O mundo econômico não é plano, mas é finito e a beirada não está longe. Pode (ou deveria) haver espaço para países pobres alcançar a qualidade de vida das nações mais afortunadas, mas não para o crescimento ilimitado. Nessas condições, as expectativas que sustentam a lógica do capitalismo liberal perdem a credibilidade.

Como justificar a própria existência dos juros e os cálculos de valor presente sem expectativa de crescimento? Hoje, o fato de a maioria dos países ricos ter juro básico real (e até nominal) nulo ou negativo com inflação baixa é visto como uma anomalia temporária, mas talvez seja apenas o novo normal. Anormal é esperar que, nessas condições, a economia e a política continuem a funcionar como antes. 

Um mundo sem crescimento é um mundo no qual se torna senso comum que só é possível progredir (se não apenas sobreviver) à custa de outros. Podem-se esperar pressões crescentes pela proteção de produtos, empregos e empresas locais e para bloquear o movimento de imigrantes.

Sem a contribuição desses, torna-se ainda mais difícil sustentar o que resta de Estado social, principalmente em nações em vias de envelhecimento. Conflitos internacionais se tornarão cada vez mais intensos e difíceis de moderar. A luta de classes torna-se mais explícita e, eventualmente, servirá de pretexto a regimes mais autoritários.

Os EUA, que nos anos 1940 tinham interesse em liquidar o fascismo e desbloquear o crescimento mundial para enfrentar o comunismo, agora são apenas uma potência a mais a tentar garantir o seu pirão primeiro. E mesmo que não fosse, também não tem resposta à questão ecológica. 

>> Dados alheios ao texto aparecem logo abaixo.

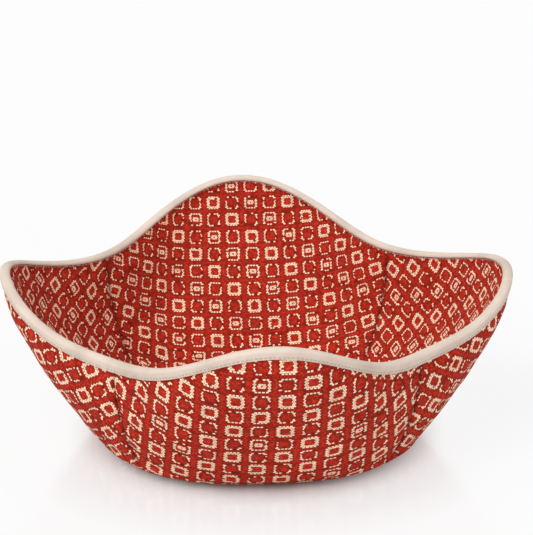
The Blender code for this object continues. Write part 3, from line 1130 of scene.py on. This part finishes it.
def folded_tape(name, material):
    """The tape's outline carried along the rim.

    The outline goes up the outside leg, over a half ellipse and down the inside leg, and back
    along a smaller half ellipse under it. The outside dips along the stitch line, most at the
    needle's holes, swells above it, and is crossed by shallow slanting wrinkles.
    """
    inner_half = HALF_BINDING - TAPE_THICKNESS
    inner_rounding = BINDING_ROUNDING - TAPE_THICKNESS
    turn = np.linspace(0.0, math.pi, 21)
    outer_leg = np.linspace(BINDING_OUTSIDE_WIDTH, BINDING_ROUNDING, 13)[:-1]
    outside_path = np.concatenate(
        [
            np.stack([outer_leg, np.full_like(outer_leg, -HALF_BINDING)], -1),
            np.stack(
                [BINDING_ROUNDING * (1 - np.sin(turn)), -HALF_BINDING * np.cos(turn)], -1
            ),
            [(BINDING_INSIDE_WIDTH - TAPE_EDGE_ROUNDING, HALF_BINDING)],
        ]
    )
    outside_path[0, 1] += TAPE_EDGE_ROUNDING
    turn = np.linspace(math.pi, 0.0, 13)
    inside_path = np.concatenate(
        [
            [(BINDING_INSIDE_WIDTH, HALF_BINDING - TAPE_EDGE_ROUNDING)],
            [(BINDING_INSIDE_WIDTH, inner_half)],
            np.stack(
                [
                    TAPE_THICKNESS + inner_rounding * (1 - np.sin(turn)),
                    -inner_half * np.cos(turn),
                ],
                -1,
            ),
            [(INNER_LEG_MIDDLE, -inner_half), (BINDING_OUTSIDE_WIDTH, -inner_half)],
        ]
    )
    outline = np.concatenate([outside_path, inside_path])
    is_outside = np.zeros(len(outline))
    is_outside[: len(outside_path)] = 1.0
    stitches = round(rim_azimuths(2)[1] / STITCH_PITCH)
    azimuth, rim_length = rim_azimuths(stitches * COLUMNS_PER_STITCH)
    count = len(azimuth)
    along = np.arange(count)[:, None] / count * rim_length
    down = outline[:, 0][None, :]
    offset = outline[:, 1][None, :]
    stitch_turn = 2 * math.pi * np.arange(count)[:, None] / COLUMNS_PER_STITCH
    dip = np.exp(-(((down - STITCH_LINE_DOWN) / STITCH_GROOVE_WIDTH) ** 2))
    dip = STITCH_GROOVE_DEPTH * dip * (0.75 + 0.25 * np.cos(stitch_turn))
    puff_place = np.clip(down / STITCH_LINE_DOWN, 0.0, 1.0)
    puff = TAPE_PUFF * np.sin(math.pi * puff_place)
    round_rim = 2 * math.pi * along / rim_length
    slant = WRINKLES_ROUND * round_rim + 2 * math.pi * down / WRINKLE_SLANT
    strength = 0.5 + 0.5 * np.sin(9 * round_rim + 0.8)
    wrinkle = TAPE_WRINKLE * strength * np.sin(slant + 1.5 * np.sin(17 * round_rim))
    outward = is_outside * (puff + wrinkle - dip)
    on_outer_leg = (offset < 0) & (down > 0.5 * BINDING_ROUNDING)
    outward = np.where(on_outer_leg, outward, is_outside * 0.4 * (puff + wrinkle))
    offset = offset + np.sign(offset) * outward
    _, _, points, normals = outside_with_normals(
        azimuth, lambda outside: np.broadcast_to(down, (count, len(outline)))
    )
    vertices = points - (HALF_WALL + offset)[..., None] * normals
    steps = np.linalg.norm(np.diff(outline, axis=0, append=outline[:1]), axis=1)
    path = np.concatenate([[0.0], np.cumsum(steps)])
    column, row = np.meshgrid(np.arange(count), np.arange(len(outline)), indexing="ij")
    next_column = (column + 1) % count
    next_row = (row + 1) % len(outline)
    faces = np.stack(
        [
            column * len(outline) + row,
            next_column * len(outline) + row,
            next_column * len(outline) + next_row,
            column * len(outline) + next_row,
        ],
        -1,
    ).reshape(-1, 4)
    corner_along = np.stack([column, column + 1, column + 1, column], -1) / count * rim_length
    corner_path = path[np.stack([row, row, row + 1, row + 1], -1)]
    places = np.stack([corner_along, corner_path], -1).reshape(-1, 2)
    return new_piece(name, vertices.reshape(-1, 3), faces.tolist(), places, material)


def woven_tape(name):
    """Cream cotton tape: fine yarns that cross, with painted shade in the weave's hollows, and a
    little darker at random.
    """
    material = bpy.data.materials.new(name)
    material.use_nodes = True
    tree = material.node_tree
    shader = tree.nodes["Principled BSDF"]
    place = add_node(
        tree,
        "ShaderNodeSeparateXYZ",
        {0: add_node(tree, "ShaderNodeUVMap", uv_map="cloth").outputs[0]},
    ).outputs
    turns = 2 * math.pi / TAPE_YARN_PITCH
    warp = calculate(tree, "SINE", calculate(tree, "MULTIPLY", place["X"], turns))
    weft = calculate(tree, "SINE", calculate(tree, "MULTIPLY", place["Y"], turns))
    weave = calculate(tree, "MULTIPLY", warp, weft)
    where = add_node(tree, "ShaderNodeTexCoord").outputs["Object"]
    cloudy = add_node(
        tree, "ShaderNodeTexNoise", {"Vector": where, "Scale": 60.0, "Detail": 4.0}
    ).outputs["Fac"]
    fibres = add_node(
        tree, "ShaderNodeTexNoise", {"Vector": where, "Scale": 3000.0, "Detail": 2.0}
    ).outputs["Fac"]
    # The tone: painted shade in the weave's hollows, with random clouds and fibres.
    tone = calculate(tree, "MULTIPLY_ADD", weave, 0.10, calculate(tree, "MULTIPLY", cloudy, 0.8))
    tone = calculate(tree, "MULTIPLY_ADD", fibres, 0.35, tone)
    factor = add_node(
        tree, "ShaderNodeMapRange", {"Value": tone, "From Min": 0.25, "From Max": 0.62}
    ).outputs[0]
    colour = add_node(
        tree,
        "ShaderNodeMix",
        {"Factor": factor, "A": TAPE_DARK_TONE_AND_WEAVE_SHADE, "B": TAPE_CREAM},
        data_type="RGBA",
    ).outputs["Result"]
    tree.links.new(colour, shader.inputs["Base Color"])
    rough = calculate(tree, "MULTIPLY_ADD", fibres, 0.15, 0.74)
    tree.links.new(rough, shader.inputs["Roughness"])
    height = calculate(tree, "MULTIPLY_ADD", fibres, 0.6, weave)
    bump = add_node(
        tree, "ShaderNodeBump", {"Height": height, "Strength": 0.6, "Distance": 0.00014}
    )
    tree.links.new(bump.outputs[0], shader.inputs["Normal"])
    shader.inputs["Specular IOR Level"].default_value = 0.2
    shader.inputs["Sheen Weight"].default_value = 0.12
    shader.inputs["Sheen Roughness"].default_value = 0.5
    return material


binding = folded_tape("edge_binding_tape", woven_tape("cream_woven_tape"))
binding_length = rim_azimuths(2)[1]
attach(binding, "root")
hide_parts("edge_binding")


# Stitches on the tape's outside
# The needle thread of the seam that holds the binding: tan cotton thread in short, even stitches
# a millimetre above the tape's lower edge, each pulled down into the tape at both ends.

STITCH_SHARE = 0.90
STITCH_HALF_WIDTH = 0.00024
STITCH_HALF_HEIGHT = 0.00020
STITCH_BEND = 0.00022
STITCH_END_DEPTH = 0.00026
NEEDLE_THREAD_SUNK = 0.00006
STITCH_SIDES = 6
STITCH_RINGS = 6
THREAD_TAN = (0.62, 0.53, 0.44, 1.0)
THREAD_SHADE = (0.42, 0.35, 0.28, 1.0)


def stitch_row(name, down_line, offset, material):
    """One row of stitches along the rim.

    A stitch is a rounded tube, thinner at its ends, bent down at both ends like an arch. Every
    stitch is the same tube laid along the rim in the frame of rim, wall and normal there.
    """
    azimuth, rim_length = rim_azimuths(None)
    count = len(azimuth)
    reach = np.linspace(-0.002, 0.002, 3)
    frames = [
        outside_with_normals(
            azimuth + step, lambda outside: np.full((count, 1), down_line)
        )
        for step in reach
    ]
    normals = frames[1][3][:, 0]
    middle = frames[1][2][:, 0] - (HALF_WALL + offset) * normals
    along = unit(frames[2][2][:, 0] - frames[0][2][:, 0])
    outward = normals if offset < 0 else -normals
    across = np.cross(outward, along)
    half_length = 0.5 * STITCH_SHARE * rim_length / count
    share = np.linspace(-1.0, 1.0, STITCH_RINGS + 2)[1:-1, None]
    turn = 2 * math.pi * np.arange(STITCH_SIDES)[None, :] / STITCH_SIDES
    girth = np.sqrt(1 - share**2) ** 0.6
    bend = -STITCH_BEND * share**4
    tube = np.stack(
        [
            np.broadcast_to(share * half_length, (STITCH_RINGS, STITCH_SIDES)),
            STITCH_HALF_WIDTH * girth * np.cos(turn),
            STITCH_HALF_HEIGHT * girth * np.sin(turn) + bend,
        ],
        -1,
    ).reshape(-1, 3)
    ends = np.array([(end, 0.0, -STITCH_END_DEPTH) for end in (-half_length, half_length)])
    template = np.concatenate([tube, ends])
    vertices = (
        middle[:, None]
        + template[None, :, :1] * along[:, None]
        + template[None, :, 1:2] * across[:, None]
        + template[None, :, 2:] * outward[:, None]
    )
    ring, side = np.meshgrid(np.arange(STITCH_RINGS - 1), np.arange(STITCH_SIDES), indexing="ij")
    next_side = (side + 1) % STITCH_SIDES
    quads = np.stack(
        [
            ring * STITCH_SIDES + side,
            (ring + 1) * STITCH_SIDES + side,
            (ring + 1) * STITCH_SIDES + next_side,
            ring * STITCH_SIDES + next_side,
        ],
        -1,
    ).reshape(-1, 4)
    side = np.arange(STITCH_SIDES)
    next_side = (side + 1) % STITCH_SIDES
    last = (STITCH_RINGS - 1) * STITCH_SIDES
    first_end = np.full_like(side, len(tube))
    caps = np.concatenate(
        [
            np.stack([first_end, side, next_side], -1),
            np.stack([first_end + 1, last + next_side, last + side], -1),
        ]
    )
    if np.linalg.det(np.stack([along[0], across[0], outward[0]])) > 0:
        quads = quads[:, ::-1]
        caps = caps[:, ::-1]
    starts = len(template) * np.arange(count)[:, None, None]
    faces = (quads + starts).reshape(-1, 4).tolist() + (caps + starts).reshape(-1, 3).tolist()
    corner_places = np.zeros((sum(len(face) for face in faces), 2))
    return new_piece(name, vertices.reshape(-1, 3), faces, corner_places, material)


def twisted_thread(name):
    """Tan cotton thread with its twist as slanting bands, and painted shade in the grooves between
    them, which the wave's distortion makes uneven.
    """
    material = bpy.data.materials.new(name)
    material.use_nodes = True
    tree = material.node_tree
    shader = tree.nodes["Principled BSDF"]
    where = add_node(tree, "ShaderNodeTexCoord").outputs["Object"]
    twist = add_node(
        tree,
        "ShaderNodeTexWave",
        {"Vector": where, "Scale": 900.0, "Distortion": 2.0, "Detail": 1.0},
        bands_direction="DIAGONAL",
    ).outputs["Fac"]
    colour = add_node(
        tree,
        "ShaderNodeMix",
        {"Factor": twist, "A": THREAD_SHADE, "B": THREAD_TAN},
        data_type="RGBA",
    ).outputs["Result"]
    tree.links.new(colour, shader.inputs["Base Color"])
    bump = add_node(
        tree, "ShaderNodeBump", {"Height": twist, "Strength": 0.5, "Distance": 0.0001}
    )
    tree.links.new(bump.outputs[0], shader.inputs["Normal"])
    shader.inputs["Roughness"].default_value = 0.65
    return material


thread = twisted_thread("tan_sewing_thread")
needle_stitches = stitch_row(
    "binding_needle_stitches", STITCH_LINE_DOWN, NEEDLE_THREAD_SUNK - HALF_BINDING, thread
)
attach(needle_stitches, "root")
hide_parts("binding_needle_thread")


# Stitches on the inside
# The bobbin thread of the same seam. It lies in the ditch between the lining and the tape's
# narrow leg, where it shows as a row of short dark dashes.

BOBBIN_LINE_DOWN = 0.00272
BOBBIN_THREAD_OUT = 0.0002

bobbin_stitches = stitch_row(
    "binding_bobbin_stitches", BOBBIN_LINE_DOWN, HALF_STACK + BOBBIN_THREAD_OUT, thread
)
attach(bobbin_stitches, "root")
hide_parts("binding_bobbin_thread")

Já vimos este filme antes, mas desta vez a cavalaria está do outro lado e não adianta pedir socorro aos índios, pois nem eles sabem como sobreviver em um mundo como este que estamos criando. A tirada de Slavoj Zizek em 2011, “é mais fácil imaginar o fim do mundo do que o fim do capitalismo”, deixa de se referir à ficção e ganha conotações cada vez mais sinistras.